I have to say that I agree with most regulators in saying that the Appraisal Management Company/vendor management model is the best way to bring lender confidence back into the collateral valuation business. This is critical if we want to return to a robust origination market, for both forward and reverse mortgages. But it will also allay fears of a resurgence of valuation fraud, something our industry (and economy) can ill afford.

As we continue to get a better handle on collateral valuation, you’re going to start seeing news stories about markets that are performing better than anticipated. Sure, we’ll still have markets that are struggling--like Detroit, Phoenix, Las Vegas. But you’ll also see some pleasant surprises, if you’re watching for them.

Waiting for the government to get out of the way and let us do our jobs is not going to be an effective strategy for survival in the future. It will take innovation and solid technology and a willingness to work hard to dispose of existing inventory for years before we return to anything close to a normal housing market. I’m fine with that. My company is in it for the long term. What about you?

Saturday, March 12, 2011

What I'm Listening to Now

Hope you're all having a good weekend. I find myself pulled into this song. Excellent question.

Wednesday, March 9, 2011

Reverse Mortgage Wholesale Vol Up, As Expected

Reverse Mortgage Daily came out with a story yesterday about wholesale volume for reverse mortgage products up by 9.3% and more brokers getting involved in this business. According to the publication:
"Wholesale endorsements totaled 2,413 units in January, a near 10% increase over the previous month, but still down 45.8% from January 2010. Retail endorsements lost 6.8% month-over-month, totaling 4,049, but gained 27.7% from last year, according to [Reverse Market Insight (RMI)].”
Readers of this blog heard about that here some time ago. I mean “heard” because it’s in my 2011 projections podcast you’ll find here.
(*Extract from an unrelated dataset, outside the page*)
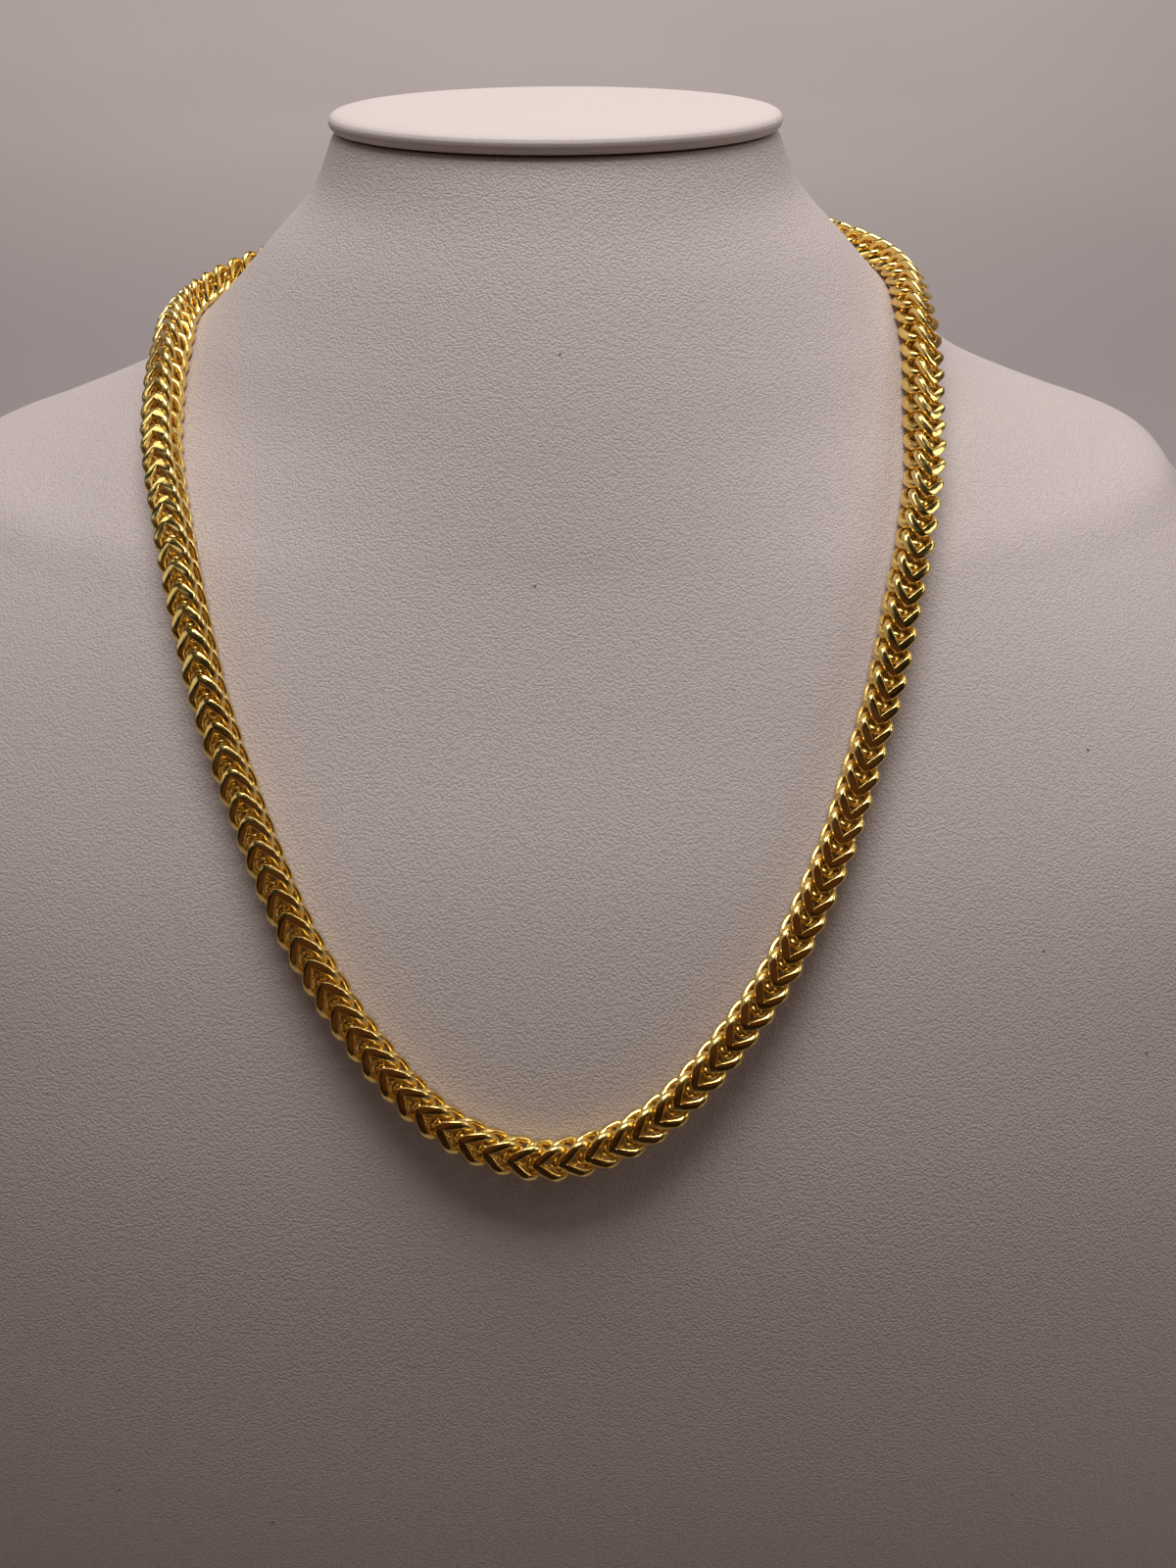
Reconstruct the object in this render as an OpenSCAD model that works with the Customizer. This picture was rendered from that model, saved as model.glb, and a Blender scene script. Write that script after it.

We began talking to lenders who were interested in securing loan origination technology that could be used in the wholesale channel for reverse mortgages last year and it doesn’t surprise me at all to see that more of them are using it.

Photo Credit:
Like most mortgage products, reverse mortgages are complicated and they require some skill to originate. While younger home buyers may be comfortable with walking into a branch and working with a loan officer they don’t know or even originating their own loan online one day, older Americans that qualify for reverse mortgages are not going to do those things. They’ll continue to work with people they know and trust and that means local folks, like mortgage brokers.

Lenders that want to capitalize on this trend will continue to invest in tech that will allow them to empower brokers to reach out to these prospects and close the deals.

Tuesday, March 8, 2011

Why We Need Home Price Stabilization Now

A recent story on highlighted an issue I’ve been talking about for a long time now. As the baby boomers continue to retire, it’s becoming clear that the 401(k) plans that many thought would carry them through retirement won’t even come close. According to the story:
“The median household headed by a person aged 60 to 62 with a 401(k) account has less than one-quarter of what is needed in that account to maintain its standard of living in retirement, according to data compiled by the Federal Reserve and analyzed by the Center for Retirement Research at Boston College for The Wall Street Journal.”
Some retiring homeowners will be able to tap equity in their homes through a reverse mortgage, giving them the benefit of an asset they’ve spent much of their lives buying. But that won’t provide much support if home prices across the country continue to erode.

Some baby boomers are putting off retirement, hoping that they can save up enough money to eventually retire. Costs for healthcare are going up even as the government contemplates cutting benefits.

I’ve said before in this space that home prices are critically important to the recovery. This is what I was talking about. I’m looking forward to your take on this.

Monday, March 7, 2011

Large Investors Lining up to Sue Lenders

One thing everyone I’ve spoken to recently believes is that we must have a robust secondary market in order to have enough liquidity in our system to serve borrowers and maintain industry profitability. This cannot be argued. But neither can it be attained until the downturn has made its way through the courts and the dust settles.

Unfortunately, as long as the courts entertain lawsuits from larger investors (not investors like you and I, but some of the nation’s largest companies with money to burn), this will drag out, possibly for years.

When the news broke that Allstate was suing JP Morgan over loans it used to back securities, the investor said that JP Morgan executives new the mortgages were bad, but went on to point out that the securities were rated “triple-A” by the ratings agencies.

At the time the story broke, the lender said it was setting aside an additional $1.5 billion just to cover legal expenses. CEO Jamie Dimon told analysts on a conference call that the “litigation is going to fought almost securitization by securitization.”

Other top lenders, including Bank of America, are also facing litigation over their past securitizations.

Every day we take fighting over these old deals is one more day new investors will avoid mortgage-backed securities. That hurts everyone.